One of the fields in my documents is user_id. If I then change the y-axis to do a Count of user_id in that same time period, I get 1,565 hits. So far, nothing strange - every document has a user_id, as I expect.

Then I change the y-axis to be a Unique Count of user_id instead, I get 488 hits. So far, so good - 488 unique users this month.

If I then add a bucket - doesn't matter what kind, can be x-axis or split lines - on the scripted field term 'year' which is defined as doc['@timestamp'].getYear(), my hits go to 520.

I don't understand this - where are the extra documents coming from?? How can I have 488 unique user_ids in my time period Jan 2013, but then have 520 unique user_ids in time period Jan 2013 when I add year on the x-axis? "unique user_ids by year" should not differ from "unique user_ids" when the time period is just Jan 2013!

This only seems to affect Unique Count. If I do the original plain count (1,565) and then add the 'year' sub-bucket, I still get 1,565, which is what I expect.

So what am I not understanding about the interplay between Unique Count and buckets?

Did you arrive at 520 by adding up the number of unique user_id's by year?

If so then this discrepancy is probably caused by user_id's that show up in multiple years. The unique count of user ids is calculated within each year, and only for that year, so if user:1 shows up in both 2012 and 2013 it will essentially be counted twice.

But my time range was restricted to Jan 2013, so documents from other years
should not have been counted at all, right?

I guess I didn't directly answer your question - since the time range was
restricted to Jan 2013, there was nothing to add up, because the graph of
unique user_id by year only had one data point, at 520 on the y-axis and
2013 on the x-axis.

Thanks,
Fran

Hi, could you share the Elasticsearch request and response pairs before and after you add the bucket on the scripted field year? To do this you can pull up the spy panel for the visualization (once before and once after adding the bucket) by clicking the little ^ at the bottom of the chart. Then click on the Request and Response buttons.
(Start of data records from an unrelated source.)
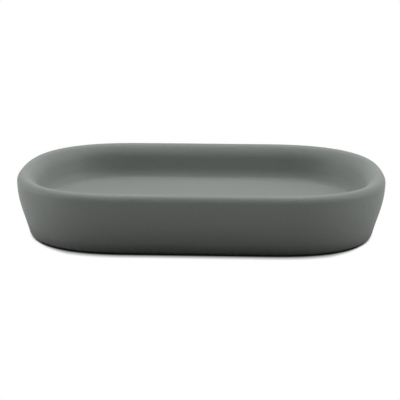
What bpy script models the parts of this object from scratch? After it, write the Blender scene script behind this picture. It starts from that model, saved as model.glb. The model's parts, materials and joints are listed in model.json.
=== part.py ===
# Soap dish: a one-piece stoneware body with a soap recess, standing on four rubber pads.
# Metres, +Z up. The origin is on the counter under the middle of the dish, and +X runs along its length.

import math

import bmesh
import bpy
from mathutils import Vector

# Plan of the dish at its widest line, just under the rim
LENGTH = 0.138
WIDTH = 0.090
END_SQUARENESS = 2.50

# Outer wall, from the foot up to the widest line
BODY_HEIGHT = 0.02165
FOOT_EDGE_RADIUS = 0.0008
LOWER_WALL_HEIGHT = 0.0095
LOWER_WALL_LEAN = math.radians(16.0)

# Rim: a tight outer shoulder, then a crest that rolls over into a slower inner shoulder
OUTER_SHOULDER_RADIUS = 0.0024
CREST_RADIUS = 0.0045
CREST_TURN = math.radians(35.0)
INNER_SHOULDER_RADIUS = 0.0080

# Soap recess: its wall sweeps in to a small fillet at the floor, and is a share narrower round the ends
RECESS_DEPTH = 0.0125
RECESS_STEEPNESS = math.radians(73.0)
RECESS_SWEEP_RADIUS = 0.0075
RECESS_SWEEP_TURN = math.radians(48.0)
RECESS_FILLET = 0.0016
END_NARROWING = 0.10

# Underside: a flat foot band round a shallow hollow
FOOT_BAND_WIDTH = 0.0125
HOLLOW_DEPTH = 0.0030
HOLLOW_STEEPNESS = math.radians(55.0)
HOLLOW_EDGE_RADIUS = 0.0012
HOLLOW_FILLET = 0.0035

# Rubber pads, glued into seats in the foot band
PAD_DIAMETER = 0.0080
PAD_THICKNESS = 0.0015
PAD_EDGE_RADIUS = 0.0003
SEAT_DEPTH = 0.0010
SEAT_CLEARANCE = 0.0003
GLUE_THICKNESS = 0.0003

# Finish: linear colour and roughness
STONEWARE_COLOR = (0.265, 0.284, 0.268)
STONEWARE_ROUGHNESS = 0.75
RUBBER_COLOR = (0.030, 0.031, 0.031)
RUBBER_ROUGHNESS = 0.85

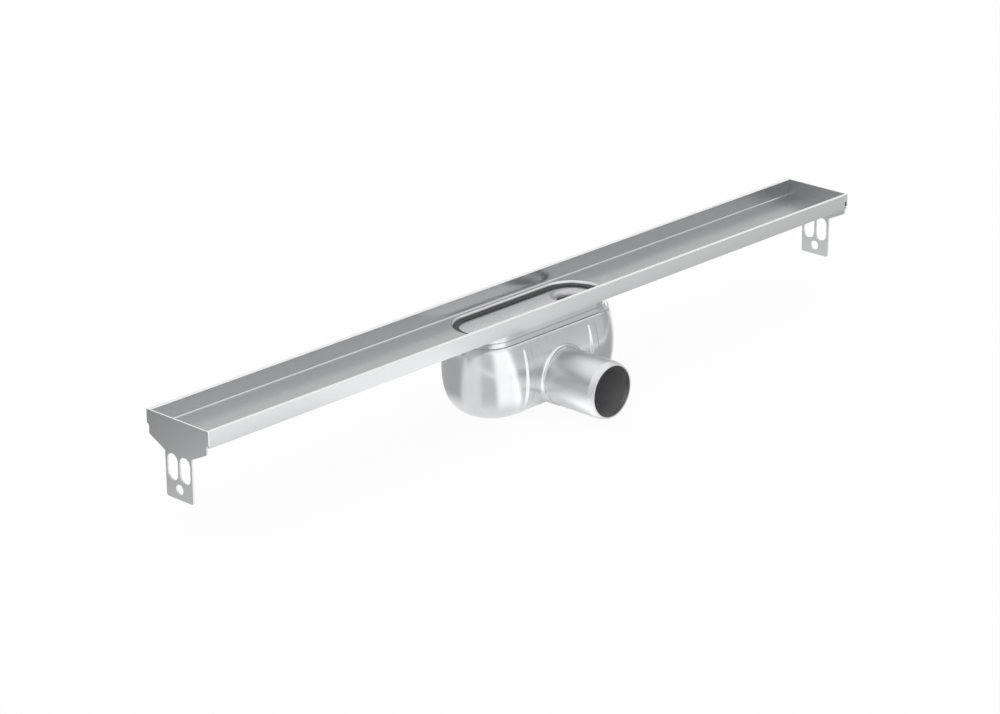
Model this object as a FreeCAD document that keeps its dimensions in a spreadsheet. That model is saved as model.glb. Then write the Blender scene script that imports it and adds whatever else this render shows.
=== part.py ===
import FreeCAD, Part
import math
import os
import re
import Sketcher

# Slim stainless channel drain with a drawn water trap under its middle.
# Frame: origin at the channel's centre in the plane of its rim, +X along the
# channel, -Y the way the outlet leaves, +Z up. Millimetres.

doc = FreeCAD.newDocument("channel_drain")
sizes = doc.addObject("Spreadsheet::Sheet", "Sizes")

# Driving dimensions: name, value, what it is.
driving = [
    ("channel_length", 784, "overall, over both end plates"),
    ("channel_width", 70, "over the folded flanges"),
    ("channel_depth", 14.2, "rim to the trough floor"),
    ("sheet", 1.2, "sheet of the trough, the trap body and the insert"),
    ("rim_gap", 0.6, "air inside the folded rim"),
    ("rim_round", 0.7, "radius on the rim's two edges"),
    ("floor_bend", 1.2, "inside radius where the walls meet the floor"),
    ("flange_drop", 13.9, "rim to the flange's lower edge"),
    ("relief_length", 2.4, "cut-out at the flange's end"),
    ("relief_top", 7, "rim to the cut-out's upper edge"),
    ("relief_height", 5, "height of the cut-out"),
    ("plate", 1.5, "end plate thickness"),
    ("shoulder_top", 11.6, "rim to the step under the flange"),
    ("shoulder_step", 2.3, "step in at each side of the end plate"),
    ("shoulder_end", 19.6, "rim to the shoulder's lower corner"),
    ("tab_top", 28.3, "rim to where the tab runs straight down"),
    ("tab_end", 65.6, "rim to the tab's lower edge"),
    ("tab_width", 30, "anchor tab"),
    ("plate_round", 2, "corner radius of the end plate"),
    ("slot_width", 12, "slot in the tab"),
    ("slot_length", 22, "slot, end to end"),
    ("slot_web", 2, "metal between the two slots"),
    ("slot_top", 29, "rim to the slots' upper ends"),
    ("anchor_hole", 8.5, "round hole under the slots"),
    ("anchor_depth", 57.2, "rim to the round hole's centre"),
    ("collar_radius", 28, "outside radius of the drain collar"),
    ("collar_spread", 53.8, "channel centre to the collar's arc centres"),
    ("lip_radius", 2.1, "rolled edge where the floor turns down"),
    ("seam_depth", 22.3, "rim to the seam of collar and trap body"),
    ("seam_groove", 0.35, "groove left along the welded seam"),
    ("crease_depth", 25.6, "rim to the crease under the neck"),
    ("crease_radius", 29.9, "outside radius at the crease"),
    ("trap_depth", 93.6, "rim to the underside of the trap body"),
    ("belly_rise", 37.1, "underside to the widest level of the trap body"),
    ("belly_radius", 39, "outside radius at the widest level"),
    ("foot_radius", 9.6, "radius of the flat underside"),
    ("foot_spread", 46.2, "centre to the arc centres at the underside"),
    ("rib_spread", 40, "centre to the middle of each rib"),
    ("rib_half_top", 3.4, "half the top of a rib"),
    ("rib_run", 1.8, "width of a rib's sloping side"),
    ("rib_height", 1.2, "how far a rib stands out of the wall"),
    ("rib_root", 0.6, "how far a rib's foot is sunk in the wall"),
    ("rib_round", 0.8, "rounding along a rib's edges"),
    ("rib_inset", 0.2, "how much narrower half a rib is inside the body"),
    ("seat_width", 1.5, "inward lip that carries the insert's seal"),
    ("outlet_rise", 3.3, "underside of the trap body to the underside of the outlet"),
    ("outlet_radius", 25, "outside radius of the outlet"),
    ("outlet_wall", 1.2, "outlet wall"),
    ("neck_length", 4, "drawn outlet neck, from the body's widest line"),
    ("neck_step", 0.4, "how far the drawn neck stands out of the welded tube"),
    ("neck_fillet", 3, "radius where the neck leaves the body"),
    ("outlet_reach", 93.4, "centre to the outlet's mouth"),
    ("lead_in", 5.4, "length of the tapered mouth"),
    ("lead_in_drop", 1.6, "how far the mouth draws in"),
    ("insert_depth", 17.6, "rim to the top of the insert plate"),
    ("insert_margin", 2.8, "gap from the insert plate to the collar"),
    ("inlet_radius", 12.5, "inside radius of the inlet's throat"),
    ("inlet_flare", 6, "radius of the flared inlet edge"),
    ("inlet_collar", 3, "straight collar under the flare"),
    ("tube_clearance", 9, "cup's underside to the open end of the inlet tube"),
    ("cup_radius", 20.8, "outside radius of the water cup"),
    ("cup_near", 5, "centre to the cup's inner arc centre"),
    ("cup_brim", 30, "rim to the cup's brim"),
    ("cup_clearance", 4.4, "trap body's floor to the cup's underside"),
    ("cup_round", 6, "radius round the cup's base"),
    ("strap_width", 12, "strap that hangs the cup"),
    ("strap_drop", 8, "overlap of strap and cup wall"),
    ("strap_foot", 7, "strap under the insert plate"),
    ("seal_lip", 1.3, "seal above the insert plate"),
    ("seal_cover", 2, "upper seal lip over the plate's edge"),
    ("seal_grip", 1.5, "lower seal lip under the plate's edge"),
    ("seal_round", 0.4, "rounding of the seal's upper edges"),
]

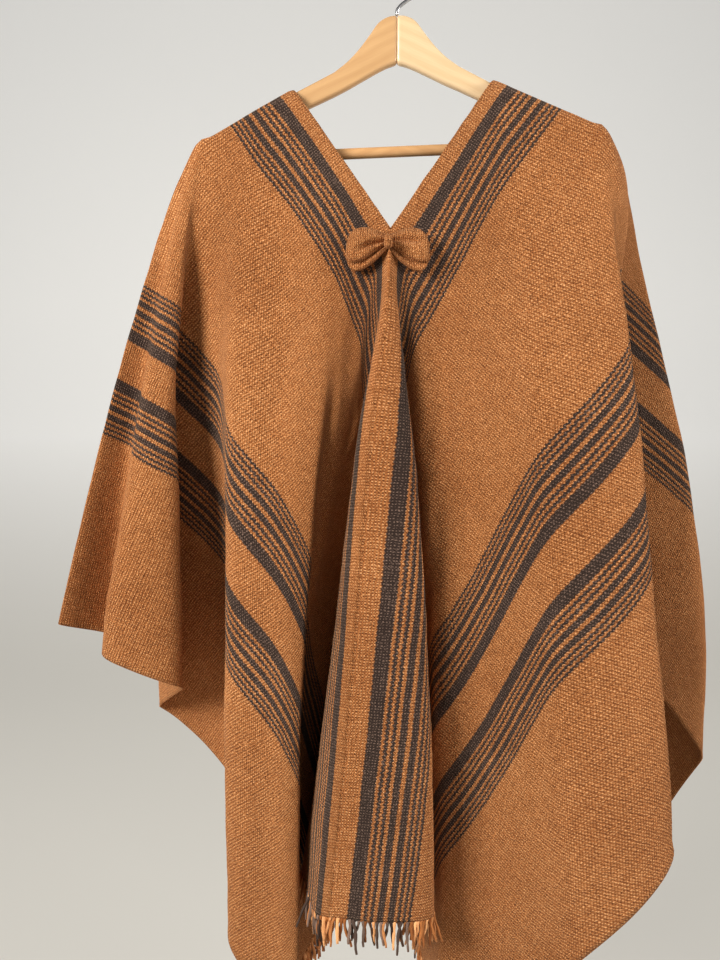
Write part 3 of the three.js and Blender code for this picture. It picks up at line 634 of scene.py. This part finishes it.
def make_bar(name):
    """The round trouser bar between the arms' tips."""
    ends = []
    for panel in ("left", "right"):
        neck, shoulder, side = (CORNERS[panel][k] for k in ("neck", "shoulder", "side"))
        x = abs(shoulder[0]) - TIP_LENGTH - 0.6
        share = (x - abs(neck[0])) / (abs(shoulder[0]) - abs(neck[0]))
        ends.append(np.array([side * x, shoulder[1] * share, shoulder[2] - BAR_DROP]))
    path = [ends[0] + (ends[1] - ends[0]) * k / 24 for k in range(25)]
    bm = bmesh.new()
    add_loft(bm, sweep(path, np.full(25, BAR_RADIUS - 0.02), 40))
    return finish_lofts(name, bm)


def make_hook(name):
    """The hook, one wire that rises out of the wood, sways aside and curls round its seat."""
    centre = WIRE_RADIUS - HOOK_RADIUS
    foot = ARM_PROFILE[0][1] + 0.3
    turn = np.radians(np.linspace(HOOK_START, HOOK_END, 60))
    level = np.zeros(len(turn))
    curl = np.stack([HOOK_RADIUS * np.cos(turn), level, centre + HOOK_RADIUS * np.sin(turn)], 1)
    rise = np.array([(0, 0, foot), (0, 0, foot + 2), (0, 0, foot + 5)], float)
    into = [(1 - k) ** 2 * rise[-1] + 2 * k * (1 - k) * np.array([2, 0, -43.5]) + k * k * curl[0]
            for k in np.linspace(0, 1, 10)[1:-1]]
    path = np.concatenate([rise, into, curl])
    radii = np.full(len(path), WIRE_RADIUS)
    radii[-1] = WIRE_RADIUS * 0.55
    bm = bmesh.new()
    add_loft(bm, sweep(path, radii, 20))
    return finish_lofts(name, bm)


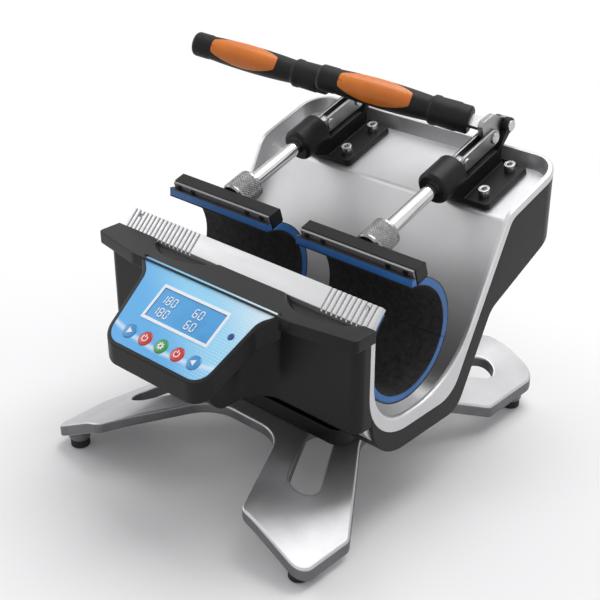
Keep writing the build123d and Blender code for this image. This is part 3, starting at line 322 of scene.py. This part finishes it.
# The seat cover is pressed from one sheet with a rolled rim all round, and sprayed satin silver.
# Fine metal flakes in the paint make it sparkle slightly.
silver_paint = finish("silver_paint", dark=(0.58, 0.58, 0.59), pale=(0.66, 0.66, 0.67),
                      metallic=0.75, gloss=(0.30, 0.42), grain=2600, cloud=14, relief=0.00004)
softened("seat_cover", 0.0004, silver_paint)

# The comb bar is an aluminium extrusion with grooves milled across both its ends. It is anodised
# silver, with fine drawing lines along it, and is screwed to the deck.
comb_silver = finish("comb_silver", dark=(0.52, 0.52, 0.53), pale=(0.62, 0.62, 0.63),
                     metallic=0.7, gloss=(0.28, 0.42), grain=300, cloud=40, relief=0.00004,
                     stretch=(0.1, 1, 1))
softened("comb_bar", 0.0005, comb_silver)

# Each heater is a thick band of blue silicone, moulded round a heating foil. A dark foam mat with
# a cloth face lines it, a thin steel band backs it, and two plastic saddles carry it in the
# trough. Its tail, which opens with the clamp, is made of the same three layers. The steel band
# is painted nearly black, as shade along the wrap's outer edge.
axis_y = -0.0313258
axis_z = 0.1470
middle_x = 0.0402013
station_x = (middle_x - 0.0708, middle_x + 0.0708)
heater_half = 0.0557
wrap_start = 131
wrap_sweep = 211
wrap_steps = 56
mat_inner = 0.0416
mat_outer = 0.0424
silicone_outer = 0.0482
blue_silicone = finish("blue_silicone", dark=(0.018, 0.105, 0.33), pale=(0.026, 0.15, 0.42),
                       metallic=0, gloss=(0.38, 0.55), grain=900, cloud=30, relief=0.00010)
mat_cloth = finish("mat_cloth", dark=(0.020, 0.020, 0.021), pale=(0.045, 0.045, 0.047),
                   metallic=0, gloss=(0.75, 0.95), grain=1500, cloud=200, relief=0.00025,
                   specular=0.2)
# The band's steel is painted nearly black, as the shade along the wrap's outer edge.
band_steel_painted_shade = finish("band_steel_painted_shade", dark=(0.05, 0.05, 0.052), pale=(0.09, 0.09, 0.092),
                    metallic=0.9, gloss=(0.35, 0.5), grain=300, cloud=40, relief=0.00003)
heater_plastic = finish("heater_plastic", dark=(0.012, 0.012, 0.012), pale=(0.02, 0.02, 0.02),
                        metallic=0, gloss=(0.4, 0.55), grain=900, cloud=60, relief=0.00005)


def bent_band(mesh, x, inner, outer, corner):
    """Turns a strip with rounded edges about the wraps' axis, through the sweep of a fixed wrap."""
    centre = Vector((x, axis_y, axis_z))
    earlier = set(mesh.verts)
    strip = bmesh.ops.create_grid(mesh, x_segments=1, y_segments=1, size=0.5)
    section = (Matrix.Translation((0, (inner + outer) / 2, 0))
               @ Matrix.Diagonal((2 * heater_half, outer - inner, 1, 1)))
    bmesh.ops.transform(mesh, matrix=section, verts=strip["verts"])
    bmesh.ops.bevel(mesh, geom=strip["verts"], offset=corner, offset_type="OFFSET", segments=4,
                    profile=0.5, affect="VERTICES", material=-1)
    verts = [vert for vert in mesh.verts if vert not in earlier]
    faces = list({face for vert in verts for face in vert.link_faces})
    edges = list({edge for face in faces for edge in face.edges})
    start = Matrix.Translation(centre) @ Matrix.Rotation(math.radians(wrap_start), 4, "X")
    bmesh.ops.transform(mesh, matrix=start, verts=verts)
    bmesh.ops.spin(mesh, geom=verts + edges + faces, cent=centre, axis=(1, 0, 0),
                   angle=math.radians(wrap_sweep), steps=wrap_steps)


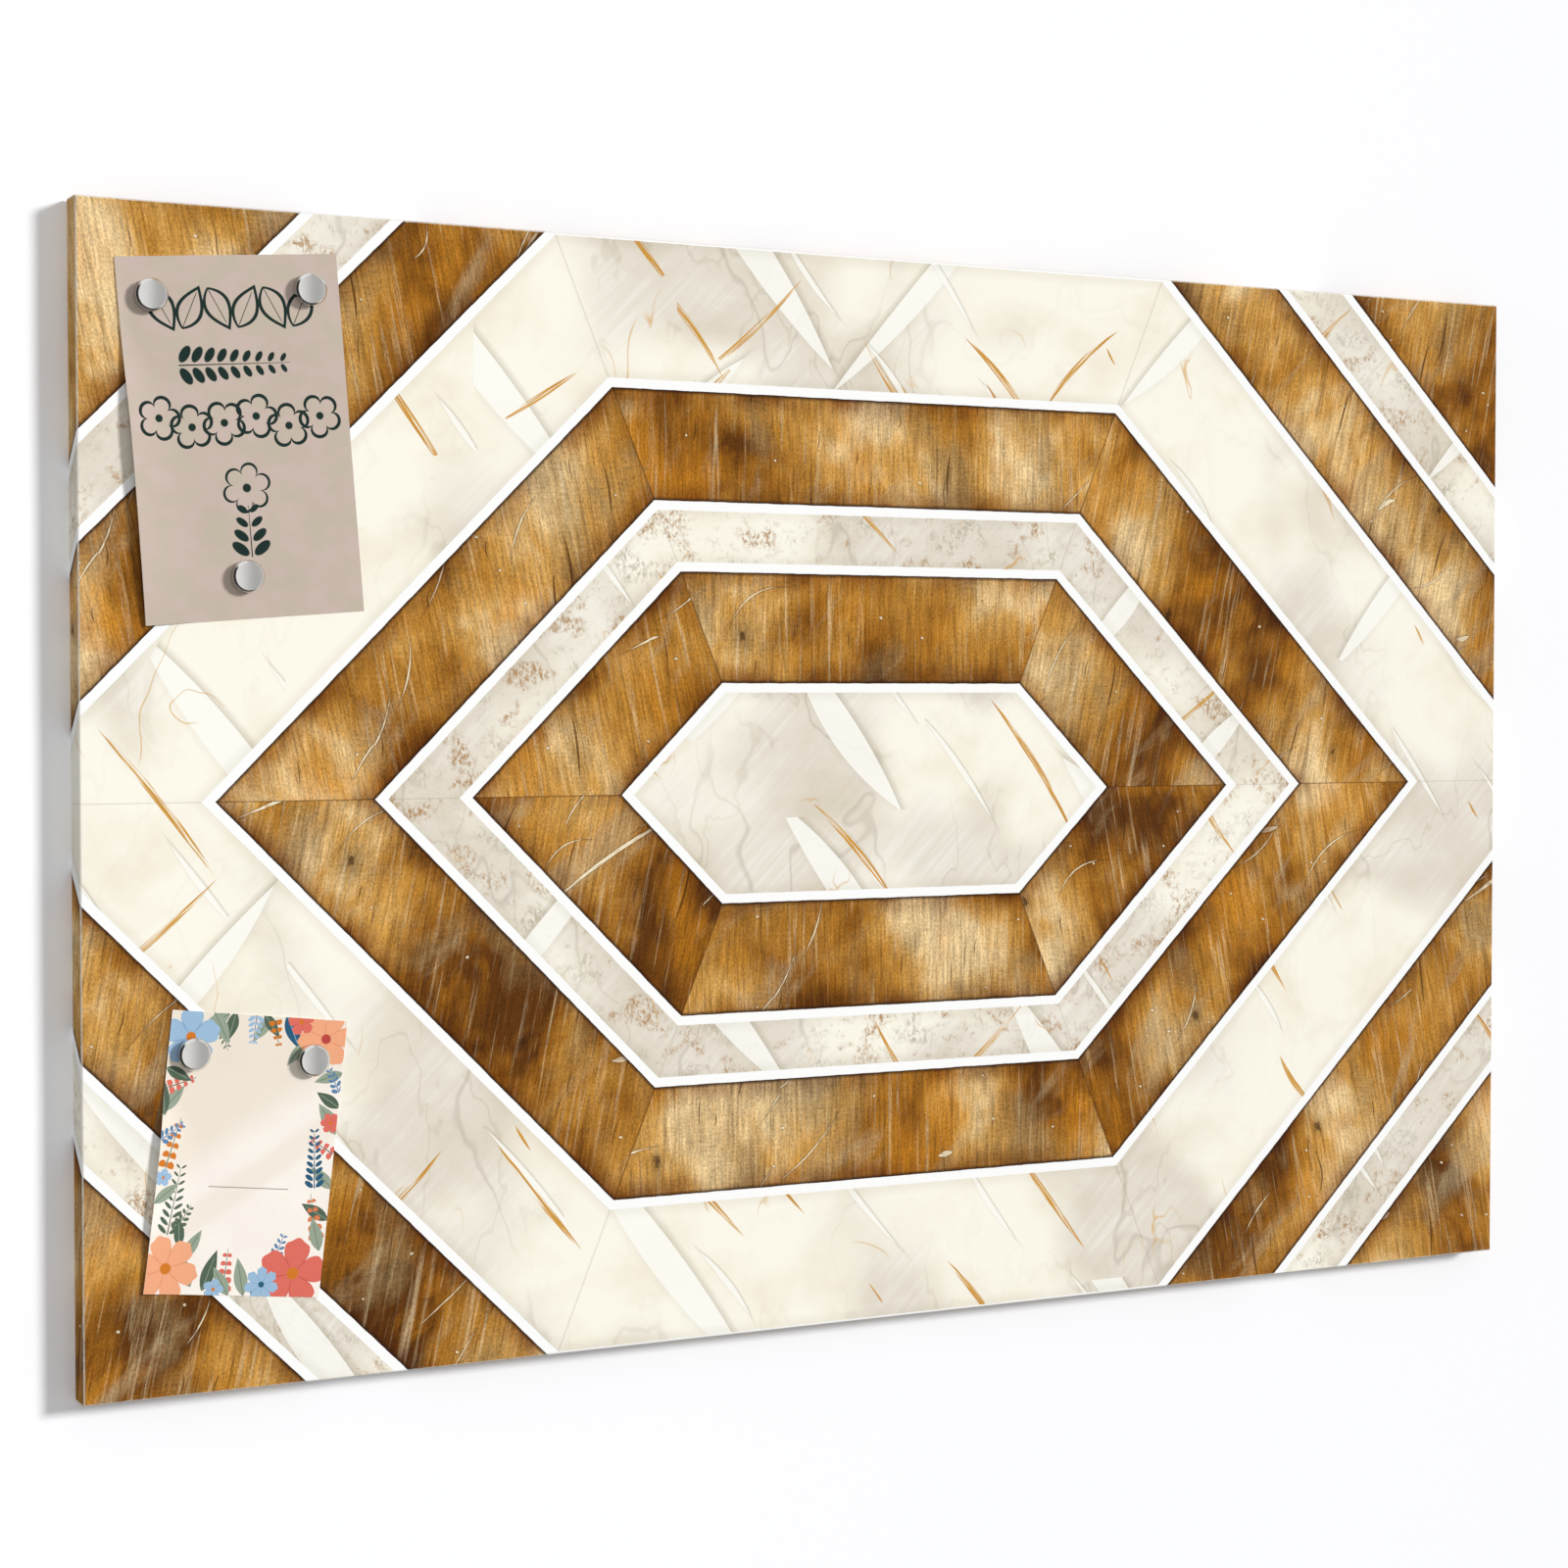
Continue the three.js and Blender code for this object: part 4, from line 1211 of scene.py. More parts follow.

Thanks!

Request and response with no bucket:

{
  "size": 0,
  "query": {
    "filtered": {
      "query": {
        "query_string": {
          "analyze_wildcard": true,
          "query": "*"
        }
      },
      "filter": {
        "bool": {
          "must": [
            {
              "range": {
                "@timestamp": {
                  "gte": 1357020000000,
                  "lte": 1359698399999,
                  "format": "epoch_millis"
                }
              }
            }
          ],
          "must_not": []
        }
      }
    }
  },
  "aggs": {
    "1": {
      "cardinality": {
        "field": "user_id"
      }
    }
  }
}

{
  "took": 13,
  "timed_out": false,
  "_shards": {
    "total": 2,
    "successful": 2,
    "failed": 0
  },
  "hits": {
    "total": 1565,
    "max_score": 0,
    "hits": []
  },
  "aggregations": {
    "1": {
      "value": 488
    }
  }
}

Request and response after adding year bucket:

{
  "size": 0,
  "query": {
    "filtered": {
      "query": {
        "query_string": {
          "analyze_wildcard": true,
          "query": "*"
        }
      },
      "filter": {
        "bool": {
          "must": [
            {
              "range": {
                "@timestamp": {
                  "gte": 1357020000000,
                  "lte": 1359698399999,
                  "format": "epoch_millis"
                }
              }
            }
          ],
          "must_not": []
        }
      }
    }
  },
  "aggs": {
    "2": {
      "terms": {
        "script": "doc['@timestamp'].getYear()",
        "lang": "expression",
        "size": 1,
        "order": {
          "_term": "asc"
        },
        "valueType": "float"
      },
      "aggs": {
        "1": {
          "cardinality": {
            "field": "user_id"
          }
        }
      }
    }
  }
}

{
  "took": 9,
  "timed_out": false,
  "_shards": {
    "total": 2,
    "successful": 2,
    "failed": 0
  },
  "hits": {
    "total": 1565,
    "max_score": 0,
    "hits": []
  },
  "aggregations": {
    "2": {
      "doc_count_error_upper_bound": 0,
      "sum_other_doc_count": 0,
      "buckets": [
        {
          "1": {
            "value": 520
          },
          "key": 2013,
          "doc_count": 1565
        }
      ]
    }
  }
}

Yeah, I'm not sure why there's this discrepancy. I'm moving this post to the Elasticsearch category hoping someone there can explain what's going on here.

The cardinality aggregation calculates an approximate value in order to scale to large number of shards and volumes of data. You can experiment with the precision threshold parameter in order to increase accuracy. This can be specified as additional JSON in Kibana visualisations.